Kondisi ini sangat meresahkan masyarakat, baik masyarakat sebagai peternak ataupun masyarakat sebagai konsumen. Jika harganya anjlok, tentu tak berpihak pada peternak, dan di jika harganya melambung, pihak konsumen yang pastinya dirugikan.
Kebutuhan masyarakat akan telur sangat tinggi, pemerintah seharusnya melayani serta memenuhi kebutuhan masyarakat dengan baik. Sekali-kali jangan pernah membuat masyarakat babak belur karena soal harga telur.
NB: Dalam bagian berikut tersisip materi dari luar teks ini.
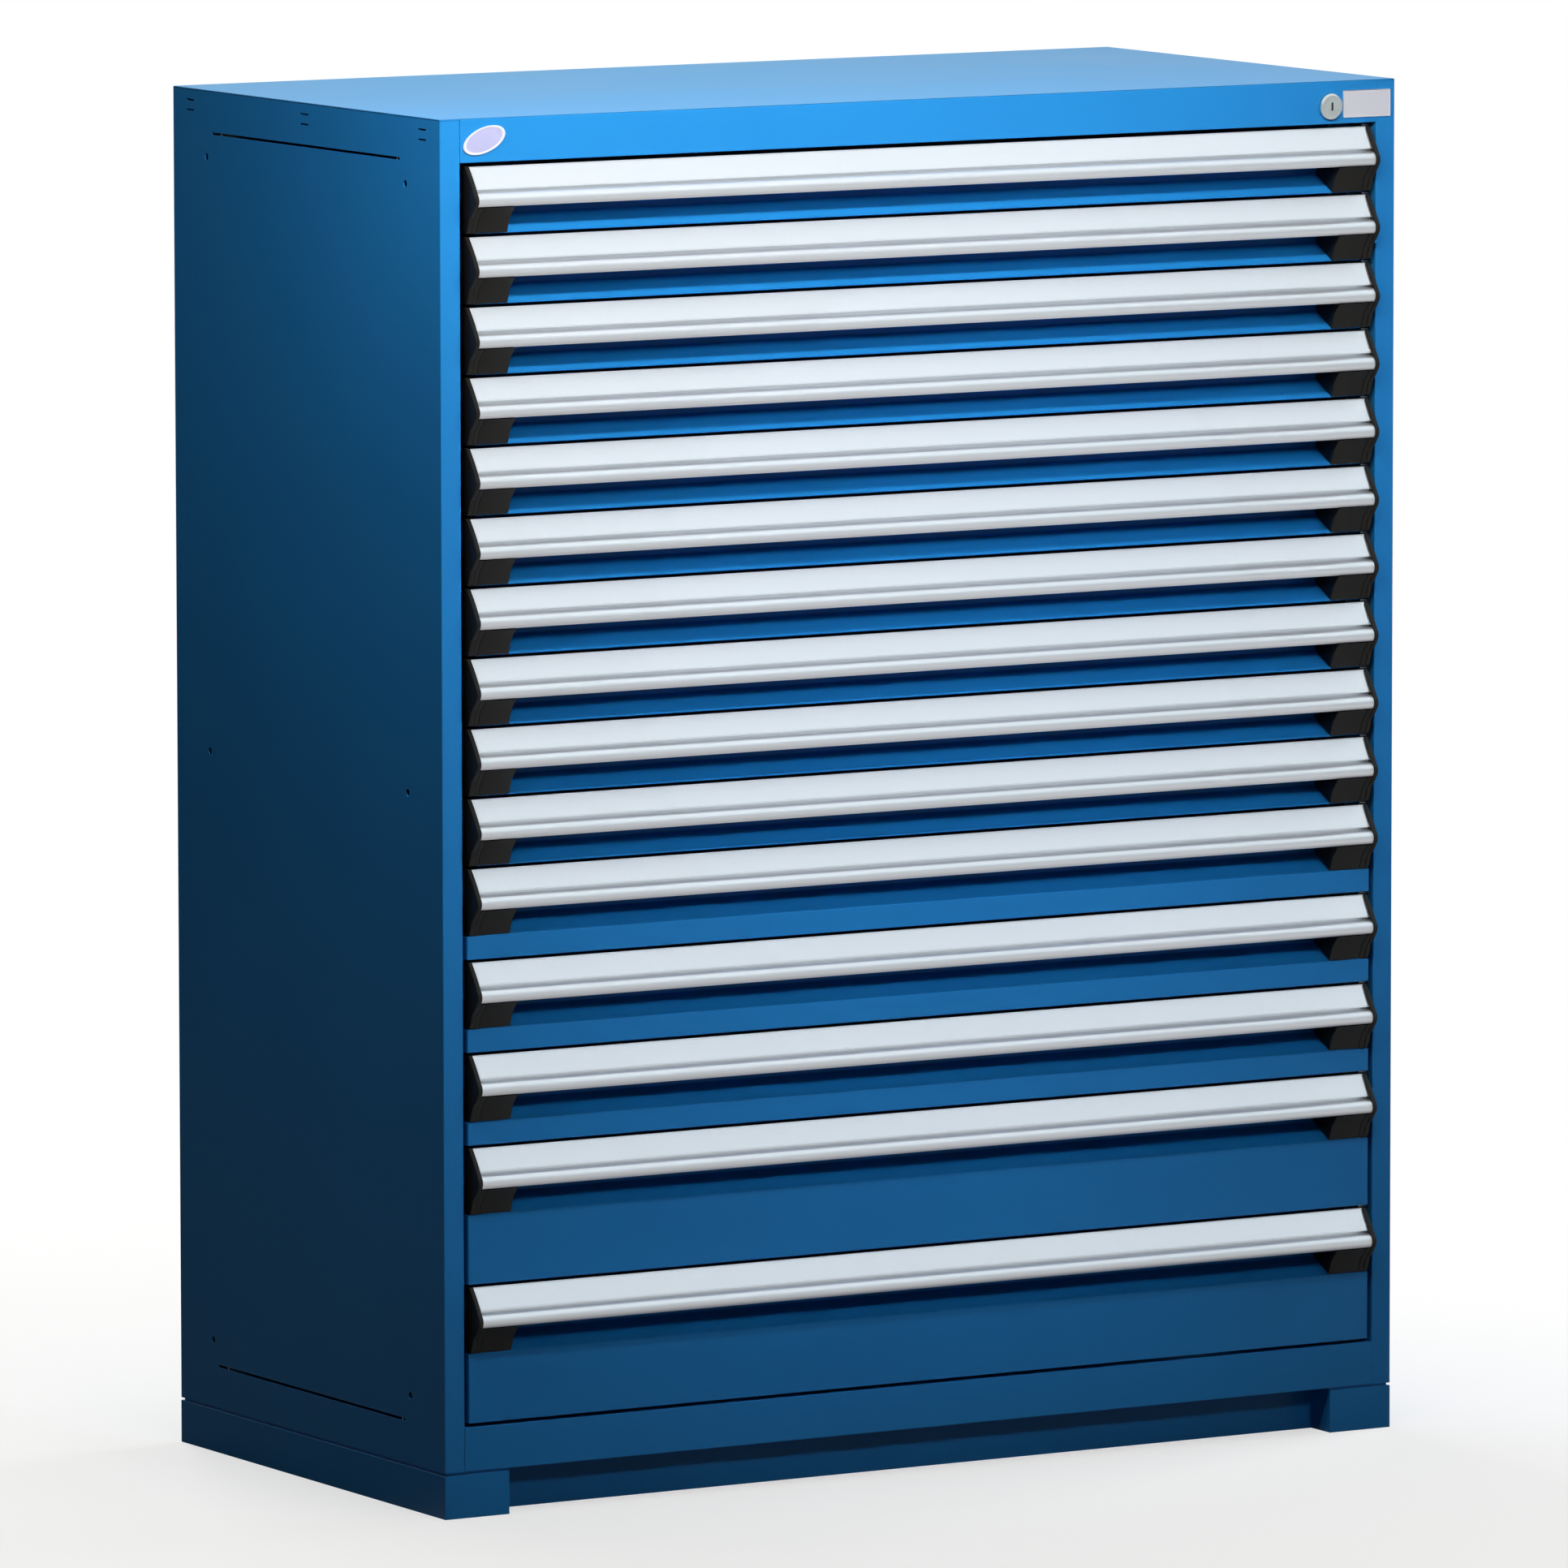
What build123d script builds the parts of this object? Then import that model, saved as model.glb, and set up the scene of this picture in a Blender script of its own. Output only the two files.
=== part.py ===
from build123d import *
import os
from math import cos, hypot, radians, sin

# Modular drawer cabinet: a steel housing on a base with a toe recess, and a stack of full-extension
# drawers. Each drawer has a full-width aluminium handle over a sloped finger recess.
# Frame: +Z up, drawers open towards -Y, +X to the right of someone who faces the drawers.
# The origin is on the floor, at the middle of the overall box with the handles in it.

# Housing, in millimetres
housing_width = 1219.2
housing_depth = 609.6
housing_sheet = 2.0
stile_width = 24.6
stile_return = 12.0
rear_return = 25.0
top_rail = 47.9
bottom_rail = 48.7
edge_break = 0.8

# Base
base_height = 50.8
base_sheet = 3.0
base_seam = 3.0
seat_width = 30.0
foot_width = 80.0
toe_recess = 40.0

# Drawer stack, from the top down
shallow_height = 76.2
middle_height = 101.6
deep_height = 152.4
shallow_count = 10
middle_count = 3
deep_count = 2
stack_margin = 2.5
front_gap = 1.7

# Openings in the side panels
side_slot_length = 430.0
side_slot_height = 3.0
side_slot_inset = 47.5
ganging_hole_radius = 4.0
ganging_hole_spacing = 454.0
ganging_low_rise = 75.5
ganging_high_drop = 74.0
louvre_length = 18.0
louvre_height = 2.0
louvre_pitch = 11.0
louvre_rows = 2
louvre_drop = 13.0
louvre_spacing = 265.0

# Uprights that carry the slides
upright_width = 40.0
upright_front_inset = 60.0
upright_back_inset = 70.0

# Drawer front and recess
front_sheet = 1.5
recess_depth = 33.0
recess_back_drop = 56.5
recess_roof_drop = 7.2
recess_roof_setback = 5.2
recess_end_inset = 19.0
panel_side_gap = 5.5
panel_return = 10.0

# Handle extrusion
handle_side_gap = 12.3
handle_wall = 2.0
handle_top_drop = 1.8
handle_top_setback = 2.5
handle_face_drop = 26.0
handle_face_reach = 12.3
handle_groove = 1.0
handle_web_setback = 14.0
lip_centre_reach = 11.2
lip_centre_drop = 37.8
lip_radius = 8.8
lip_upper_angle = 62.0
lip_lower_angle = -50.0
lip_flats = 5

# Handle end caps
cap_wall = 5.0
cap_margin = 1.0
cap_top_drop = 1.3
cap_back = 10.0
cap_bulge = 4.0
cap_brow_flats = 3
cap_nose_angles = [45.0, 0.0, -45.0]
cap_knee_reach = 6.2
cap_knee_drop = 58.0
cap_foot_gap = 0.5
cap_block_width = 46.0
cap_block_gap = 0.8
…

Sekali lagi, masyarakat tak butuh teori dan argumentasi panjang soal penyebab kenaikan harga telur. Yang dibutuhkan mereka adalah kepastian harga. Tentu harga yang bersahabat, sesuai dengan isi kantong masyarakat.
Keseriusan pemerintah untuk menyediakan pasokan telur ayam bagi kebutuhan masyarakat sekaligus mengontrol harga pasarnya agar sesuai dengan harga acuan pemerintah sangat ditunggu masyarakat dalam situasi dan kondisi tak menentu sekarang ini. Jangan sampai meroketnya harga telur ayam menjadi pemicu naiknya harga daging ayam.
Jika pemerintah tak mampu mengendalikan harga telur ayam serta daging ayam, babak belurlah masyarakat dibuatnya. Seperti kata pepatah, yaitu sudah jatuh tertimpa tangga. Maka sempurnalah kebabakbelurannya. Semoga tak demikian!